Spieghiamoci meglio: un Archistar potrebbe anche permettersi di mostrare il suo biglietto da visita e semplicemente dire allo sceicco di turno: “Se vuole lavorare con me, nessun problema, mi chiami..”, ma nel caso di una boutique di architettura l’approccio deve essere diverso. Quando si accetta una commessa, ci si deve assicurare di seguire il cliente nell’intero corso di sviluppo della sua idea, fornendogli garanzie riguardo alla possibilità di riuscire a portare fino in fondo la realizzazione del progetto. Inserendosi come modulo nella piattaforma yacht, piccole realtà professionali artigianali, possono specializzarsi nell’elaborare approcci freschi e originali, sfruttando infrastrutture e strumentazioni terze per rispondere ad una domanda globale.
È fondamentale che l’industria manifatturiera ed artigianale italiana sappia far proprio e rendere operativo l’approccio della piattaforma.
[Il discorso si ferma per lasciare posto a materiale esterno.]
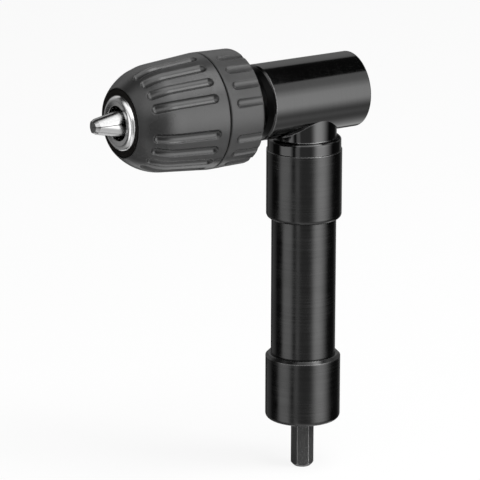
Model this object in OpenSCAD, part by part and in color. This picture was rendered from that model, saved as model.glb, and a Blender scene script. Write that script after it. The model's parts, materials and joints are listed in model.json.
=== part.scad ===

Ciò significa, ad esempio, presidiare i saloni, le fiere e investire nelle infrastrutture necessarie che costituiscono gli asset complementari allo sviluppo della specifica attività.
La sfida è difendere l’immagine di un Paese dove lo straordinario è effettivamente parte del quotidiano: il modello industriale di riferimento per proiettare su scala globale questa visione è spesso quello della piattaforma.